Know the four gap types

Part 6 blanks come in four recognizable kinds, and naming the kind tells you how wide to read.

The word-form gap is pure Part 5: choose the noun, verb, adjective, or adverb that fits the slot. The answer lives entirely in the sentence, and you can resolve it by reading the local structure of the slot — the word that precedes the gap and the one that follows it usually fix the part of speech outright. Do not over-think these by hunting the passage for clues that are not there.

The vocabulary gap asks you to choose the word that fits the meaning. Here context widens slightly: the sentence usually decides it, but a near-synonym distractor may only be ruled out by the passage's tone or subject. A formal notice will not "tell" customers something; it will "inform" or "advise" them.

The connector gap is where passage-level reading becomes mandatory. However, therefore, in addition, for example — each asserts a logical relationship between the sentence before the gap and the sentence after it. You cannot choose correctly without reading both. Identify the relationship — contrast, cause, addition, illustration — then pick the connector that names it.

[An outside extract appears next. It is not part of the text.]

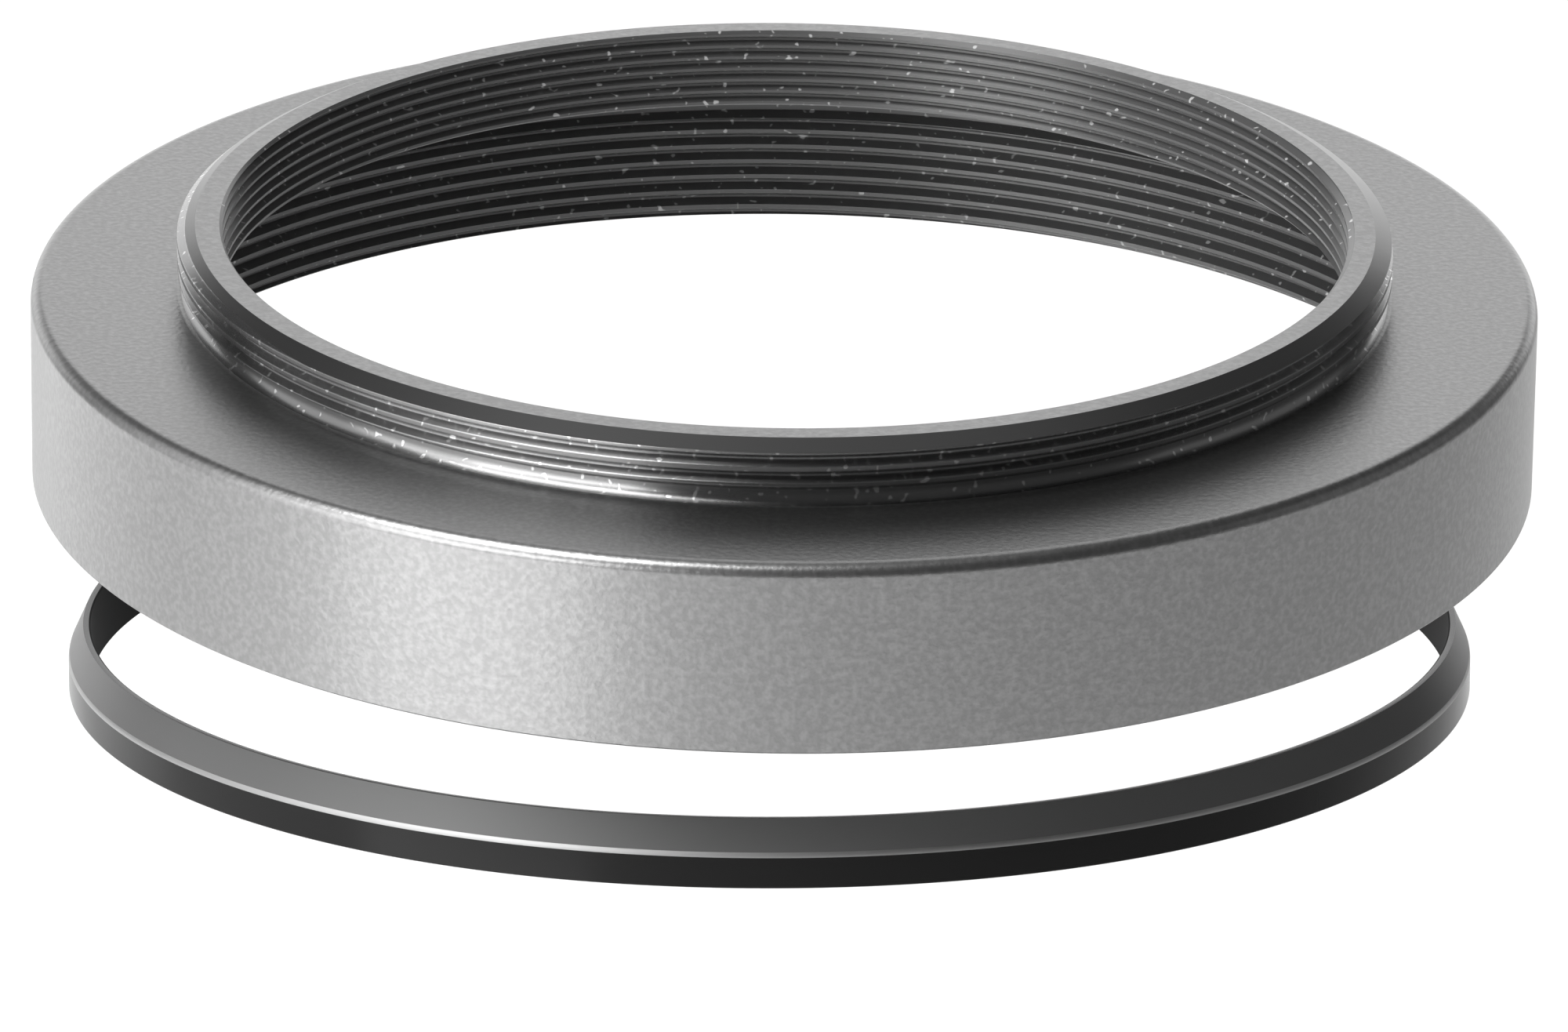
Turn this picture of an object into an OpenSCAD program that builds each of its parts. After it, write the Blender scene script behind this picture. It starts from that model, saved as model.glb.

The sentence-insertion gap is the one that most often goes wrong, and it gets its own section.

Handle the sentence-insertion gap with cohesion, not plausibility

One Part 6 blank in most passages is not a word but a whole missing sentence, with four full sentences offered as choices. Every one of them will be grammatically correct and topically relevant, so grammar and topic cannot decide it. Cohesion can.

The correct sentence fits the flow in both directions. It connects backward to what precedes it — often through a pronoun, a demonstrative (this, these, such), or a referenced noun — and forward to what follows. Read the sentence before the gap and the sentence after it, then ask which option bridges them so that the pronouns have antecedents and the topic progresses logically. An option that introduces a new subject the next sentence does not follow up on is wrong no matter how reasonable it sounds in isolation.

This is inference applied to structure rather than to meaning, and it rewards the same habit as drawing implicit conclusions from a passage: you choose the option the surrounding text demands, not the one that is merely true.

Avoid the local-grammar trap

The single most common Part 6 error is answering a discourse gap with local logic. A connector gap looks like it can be solved from the sentence containing it, so a hurried reader picks the connector that sounds smooth in that one sentence and ignores whether it matches the actual relationship across the gap. However reads fine inside almost any sentence; it is only wrong when the surrounding sentences are not in contrast. Whenever a blank is a connector, a pronoun, or a tense that could point to past or future, force yourself to read one sentence beyond the gap before choosing. That single extra sentence is the difference between the candidate who gets Part 6's easy gaps and the one who also banks its hard ones.

Practice routine

Take any short business email and blank out one connector, one tense, and one full sentence. Answer them first reading only the sentence with the gap, then again after reading the whole email, and compare. The gaps where your two answers differ are exactly the discourse-dependent ones Part 6 is built around — and seeing your own local-only answer fail is the fastest way to train the wider read. Pair this with the multiple-passage cross-reference work from Part 7, and the entire back half of the Reading test starts rewarding the same skill: reading the relationship between sentences, not just the sentences themselves.

Part 6 is not Part 5 with more words around it. It is the section that checks whether you read passages as connected arguments or as a stack of separate lines. Read for the whole passage, name the gap type, and resolve the discourse gaps with cohesion — and the section that quietly leaks points becomes one you finish with confidence.